Heap Files
Introduction
The storage subsystem is an important database component and is responsible for how data is stored on disk and loaded into memory. In this article we’ll be exploring how a database persists data on disk.
Files And Pages
Databases store their data as files in the operating systems’ filesystem. A database like SQLite stores all its data in
a single file whereas Postgres and MySQL use multiple files. For example, if we have two tables A and B, then their data
will be stored on some files /dbdata/A
and /dbdata/B
in the filesystem.
Loading the whole file ie /dbdata/A
into memory is impractical and expensive. If a table is 1GB in size we don’t
want to load
the
whole 1GB of it. Instead the file is divided into logical blocks, typically 4KB in size, which can then be
loaded
into
memory and flushed to disk. We’ll call these blocks pages. Each page is uniquely identifiable by a page id.
Page Ids enable block addressing, that is, knowing the address of each page in the file. For example, if
baseAddr = 0x1000, pageId = 5, and pageSize = 4KB (4096 bytes)
, the page address would be:
0x1000 + (5 * 4096) = 0x6000
.
Heap File Organisation
A heap file stores an unordered collection of pages with tuples(table rows) stored in random order. It supports the usual CRUD operations on pages and also iterating over all pages. The DBMS maintains special pages to track data pages (page directory) and store metadata, including available space, free pages, and page types (metadata or data page)
Freespace Map
The freespace map ensures efficient record storage. It is an array with a length equal to the number of pages. An entry
in the freespace map, represents the available space in
a page. For example, if the ith page is only half used then freespaceMap[i] = 50%;
. The freespace map allows us to
know what pages have enough space without scanning all the pages to find a suitable page for record storage.

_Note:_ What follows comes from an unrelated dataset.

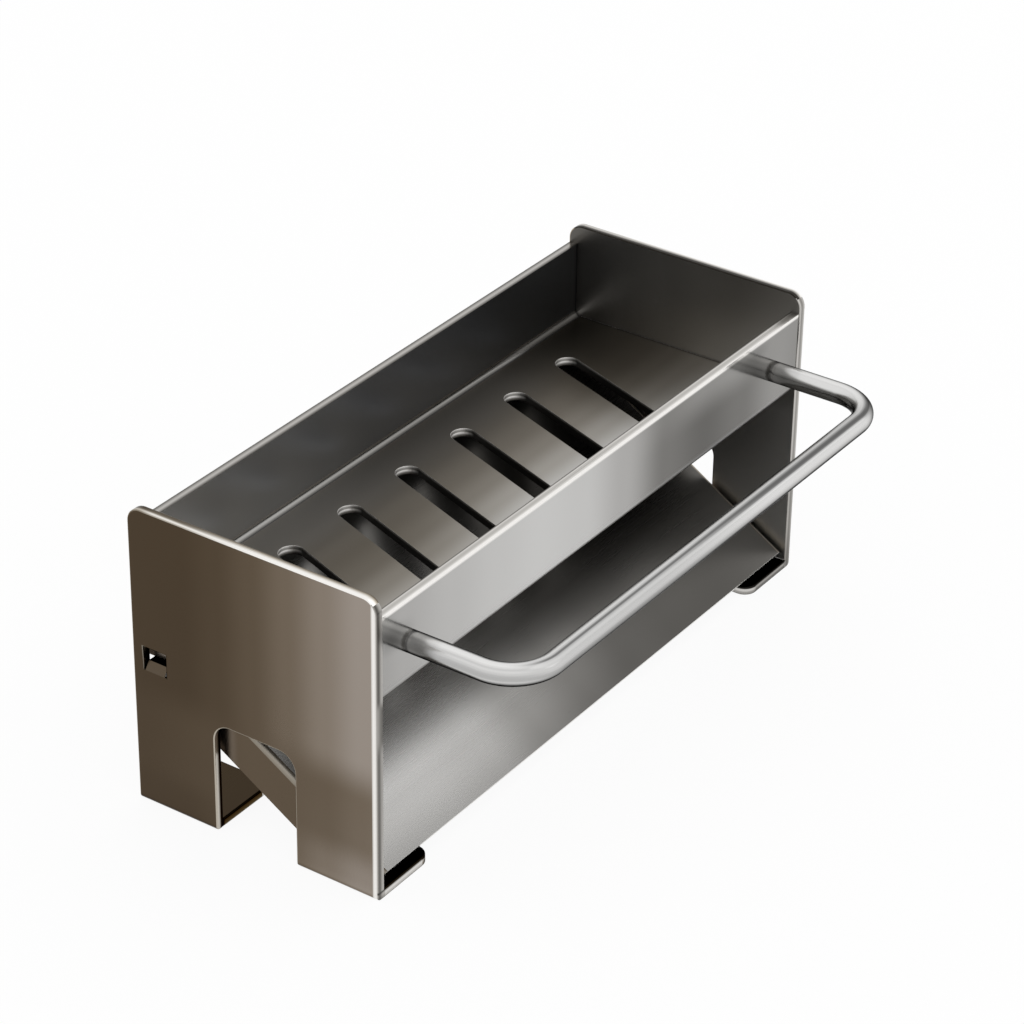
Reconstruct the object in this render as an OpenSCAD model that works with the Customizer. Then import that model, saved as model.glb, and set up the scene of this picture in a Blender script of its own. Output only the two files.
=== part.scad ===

When a new row is inserted into a table the DBMS will look through the freespace map to find a page with enough space for the record. If none is found a new page is appended and the record stored. The freespace map is periodically updated by the DBMS because it is expensive to always update it and store it on disk whenever a record is updated.
The freespace map can be out of sync with the true page state because it is not updated everytime an entry is added or removed in a page. It might show a page as having more space than it has or fuller than it actually is. Both cases are handled gracefully either by finding another page or allocating a new page and do not lead to data corruption.